Dans la même logique que pour la photo n°2, une nouvelle grille fut dressée pour couper en deux le fameux terre-plein bordant le Théâtre de l’Agora en bordure du bas de la rue de l’U. En termes d’espace urbain, c’est tellement absurde, et hideux, qu’on s’étonne que les services de protection des Bâtiments de France aient fermé les yeux sur cette nouvelle installation.
Sur des dizaines de mètres en bordure de la rue Sainte-Ursule, tout un terre-plein est dorénavant inaccessible. Pensez : c’était l’un des derniers espaces du centre-ville qui tenait de l’interstice, du vacant, hors contrôle, où l’on pouv²ait voir parfois des gitans du quartier griller quelques merguez aux beaux jours, contrebalançant l’affectation coupée du monde qui caractérise les grands-messes festivalières.
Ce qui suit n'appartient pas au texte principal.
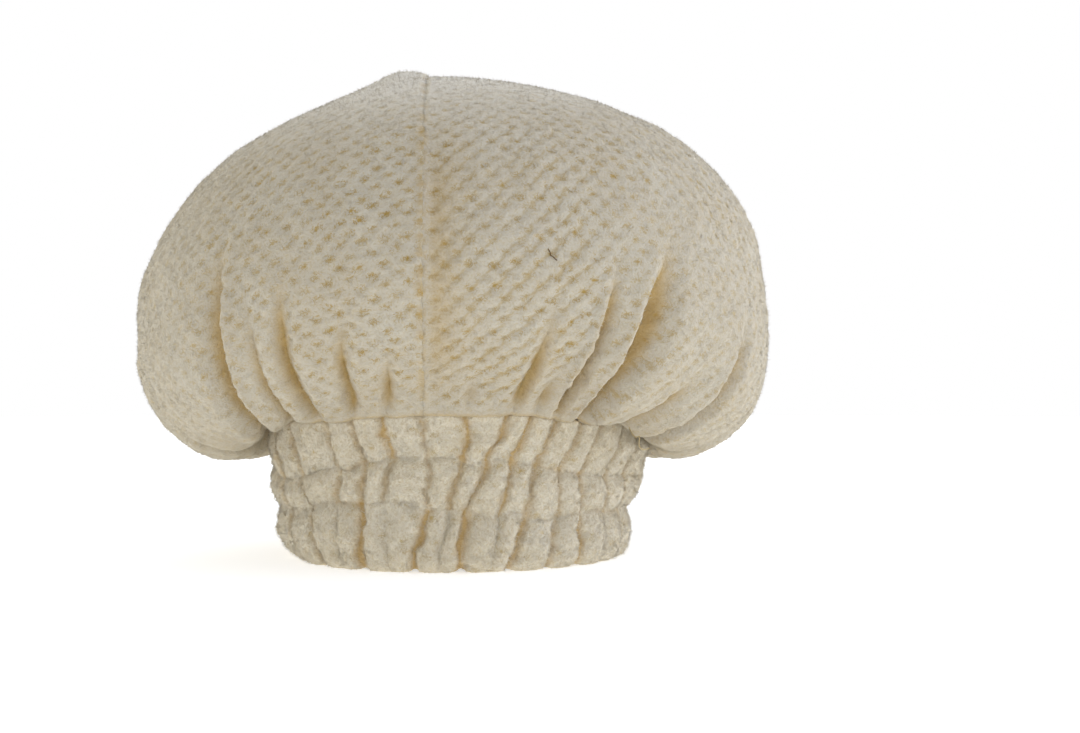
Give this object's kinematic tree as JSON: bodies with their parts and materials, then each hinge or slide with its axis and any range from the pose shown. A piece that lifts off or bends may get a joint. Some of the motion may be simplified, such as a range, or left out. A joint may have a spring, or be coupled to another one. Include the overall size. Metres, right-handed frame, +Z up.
{
  "type": "towelling shower cap",
  "caption": "Puffed cream towelling cap with a centre seam, gathered on to a soft elastic band with rows of shirring.",
  "frame": {"origin": "on the surface that the hem rests on, under the middle of the cap's bounding box", "axes": "+Z up from the hem to the crown's peak, +X to the right as seen from the front, +Y from the front to the back"},
  "size_m": [0.2832, 0.2584, 0.2163],
  "materials": {
    "crown_towelling": "waffle pile",
    "band_towelling": "waffle pile"
  },
  "bodies": {
    "root": {"crown_left": "crown_towelling", "crown_right": "crown_towelling", "band": "band_towelling"}
  },
  "joints": []
}
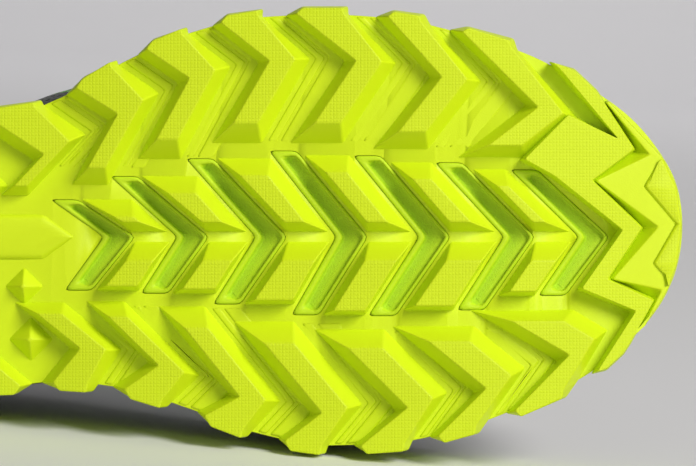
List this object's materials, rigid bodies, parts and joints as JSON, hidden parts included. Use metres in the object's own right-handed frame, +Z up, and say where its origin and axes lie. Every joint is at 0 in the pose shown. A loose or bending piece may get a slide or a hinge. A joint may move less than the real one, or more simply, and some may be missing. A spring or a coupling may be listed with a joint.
{
  "type": "trail running shoe",
  "caption": "Left trail running shoe lying on its side: lugged lime rubber outsole with chevron windows, foam midsole, hollow mesh upper, tongue, insole and lace.",
  "frame": {"origin": "on the floor, below the middle of the shoe's box", "axes": "+X from the heel to the toe, +Z up, with the sole facing -Y and the medial side up"},
  "size_m": [0.2948, 0.116, 0.1173],
  "materials": {
    "rubber": "matt moulded rubber, fine cross-hatch on the lug faces",
    "foam": "matt moulded foam",
    "upper_mesh": "knitted mesh with welded overlays",
    "insole_cloth": "brushed cloth on foam",
    "tongue_cloth": "padded mesh",
    "lace_cord": "flat woven lace"
  },
  "bodies": {
    "root": {"outsole": "rubber", "midsole": "foam", "upper": "upper_mesh", "insole": "insole_cloth", "tongue": "tongue_cloth", "lace": "lace_cord"}
  },
  "joints": []
}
Un problème = une grille. Un problème = le déplacer un peu plus loin. Ne rien résoudre au fond. Se contenter de chasser, de contingenter, de ségréguer, d’exclure. Bref : il s’agit de faire propre, de nettoyer l’espace public des indésirables. C’est une maladie du contrôle urbain. Elle a son effet paradoxal : les lieux ainsi traités deviennent hideux, rébarbatifs. C’en est vertigineux : pour se soigner de ses maux sociaux, pour éloigner une minorité gênante, c’est la majorité, la population tout entière, qui accepte que soit dégradé, réduit, son cadre de vie. Le mal moral paraît profond.
On croiera à la force d’un soulèvement artistique, le jour où celui-ci inscrira sur la liste de ses urgences, le fait d’abattre les grilles qui ne résolvent rien, et caricaturent la culture comme une place-forte coupée du monde. On a dit : couvent, prison, caserne de CRS… Et institution culturelle.